Eventually, someone high enough on the managerial food chain managed to find the "off" switch and we were left to our own sonic devices for a few minutes. Suddenly we were interrupted yet again, this time by the sound of the DJ literally blasting from the center of the store. It was teeth-rattlingly loud. We were well over a hundred feet away but we could barely hear ourselves think, let alone play anything coherent.
I flashed back to the previous night and pondered the philosophical implications of just what, exactly, too loud might mean. Clearly, anyone even close to the DJ's speakers couldn't possibly hold a conversation above that decibel level, but we were told that this is what the store wanted. They wanted to create the impression that the people over there were in a dance club. Meanwhile, we were supposed to be playing in an intimate jazz bar or some such silliness.
Luckily it was only a five hour gig.
The band was hired to play at an open-air flea market very early (8 or 9 AM) one Sunday morning.
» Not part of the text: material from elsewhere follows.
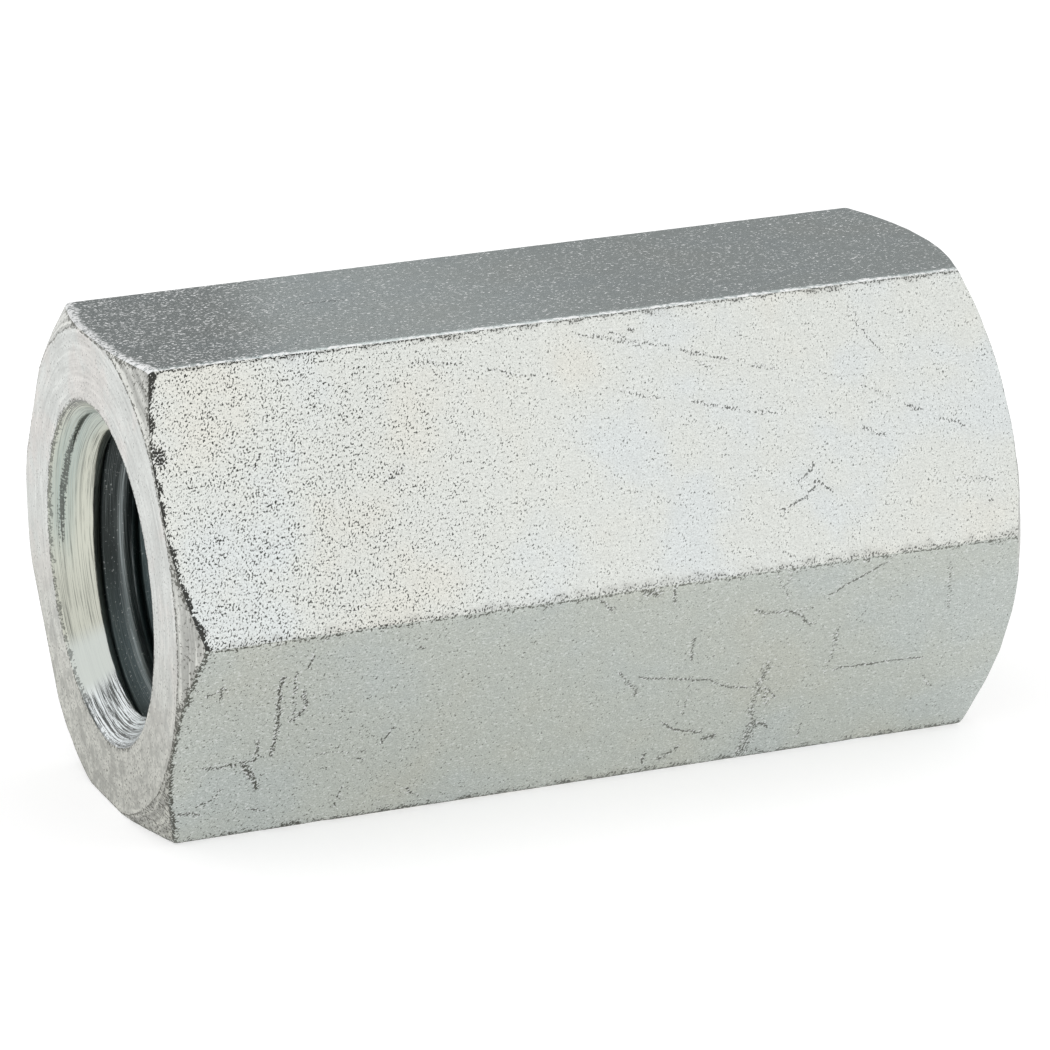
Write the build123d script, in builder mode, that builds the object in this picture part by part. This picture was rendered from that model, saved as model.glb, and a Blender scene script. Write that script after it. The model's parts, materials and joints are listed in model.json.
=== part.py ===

Our directionally challenged keyboard player had problems finding the venue and we had to start on time or risk being docked pay. Since we had his gear in the trailer, we set it up anticipating he would be there sooner or later.
We ended up setting up in the street. No stage, not even a make-shift riser. We had specifically agreed with the promoter to play as a 5-piece, and since #5 wasn't there, I (roadie) jumped behind his set-up to fill out the line-up. I received many compliments from some nice octogenarian ladies who asked me how long I had practiced the piano and I kindly made up a bogus number of years. They tipped us $20, which was really nice, since neither the keyboards or the microphone were even plugged in.
I am the Videoman, the Producer, Director, Financer and promoter for a known act. I set up my close up camera to get the guitar player rolling down the neck of the Strat. Seven months of pre-production for a three minute song about a lovestruck rocker trying to woo his sweetheart. I have a blockbuster vid and bring it back to the studio only to find that the sound man pulled my plug. OUCH!!!